Data block:
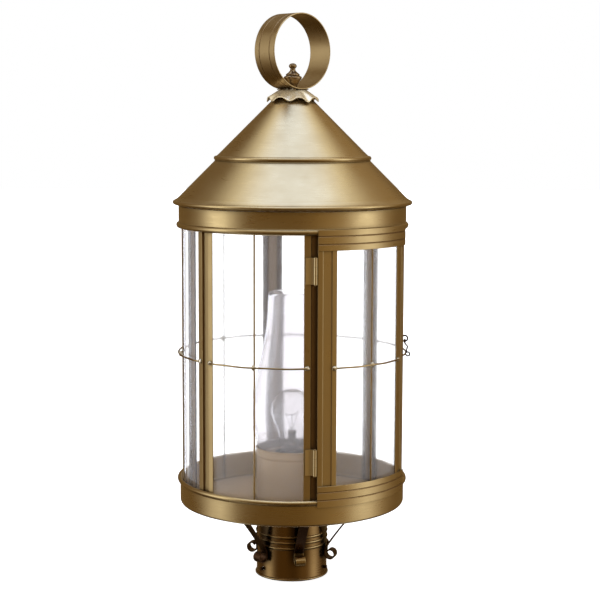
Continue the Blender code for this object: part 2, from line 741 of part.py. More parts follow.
for old in list(bpy.data.objects):
    bpy.data.objects.remove(old, do_unlink=True)
PARTS = new_collection("post_top_lantern")
CUTTERS = new_collection("cutters")
BRASS = finish("antique_brass", (0.42, 0.27, 0.10), 1.0, 0.32)
BRASS_DARK = finish("dark_brass", (0.26, 0.15, 0.05), 1.0, 0.36)
BRONZE = finish("bronze", (0.05, 0.03, 0.02), 1.0, 0.40)
STEEL = finish("zinc_steel", (0.55, 0.55, 0.54), 1.0, 0.35)
MOULDING = finish("black_moulding", (0.02, 0.02, 0.02), 0.0, 0.45)
GLASS = finish("clear_glass", (0.96, 0.97, 0.97), 0.0, 0.02, clear=1.0)

make_collar()
make_set_screws()
make_brackets()
make_pan()
make_posts()
make_fixed_panels()
make_top_band()
make_door_frame()
make_hinges()
make_latch()
make_lower_cone()
make_upper_cone()
make_petal_cap()
make_hoop()
make_finial()
make_finial_nut()
make_pedestal()
make_socket()
make_socket_bolt()
make_bulb()
make_chimney()
shade_smooth_all()
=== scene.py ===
"""The looks of the post-top lantern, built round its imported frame.

Lengths are in metres. The origin is the centre of the collar's mouth, +Z is up and the door faces
-Y. Bearings are in degrees from the door's centre line, positive towards +X.
"""

import math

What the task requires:
Reproduce precisely the span of lines that begins at the line containing "make_collar()" and ends with the last line of the listing.

Written reply:
make_collar()
make_set_screws()
make_brackets()
make_pan()
make_posts()
make_fixed_panels()
make_top_band()
make_door_frame()
make_hinges()
make_latch()
make_lower_cone()
make_upper_cone()
make_petal_cap()
make_hoop()
make_finial()
make_finial_nut()
make_pedestal()
make_socket()
make_socket_bolt()
make_bulb()
make_chimney()
shade_smooth_all()
=== scene.py ===
"""The looks of the post-top lantern, built round its imported frame.

Lengths are in metres. The origin is the centre of the collar's mouth, +Z is up and the door faces
-Y. Bearings are in degrees from the door's centre line, positive towards +X.
"""

import math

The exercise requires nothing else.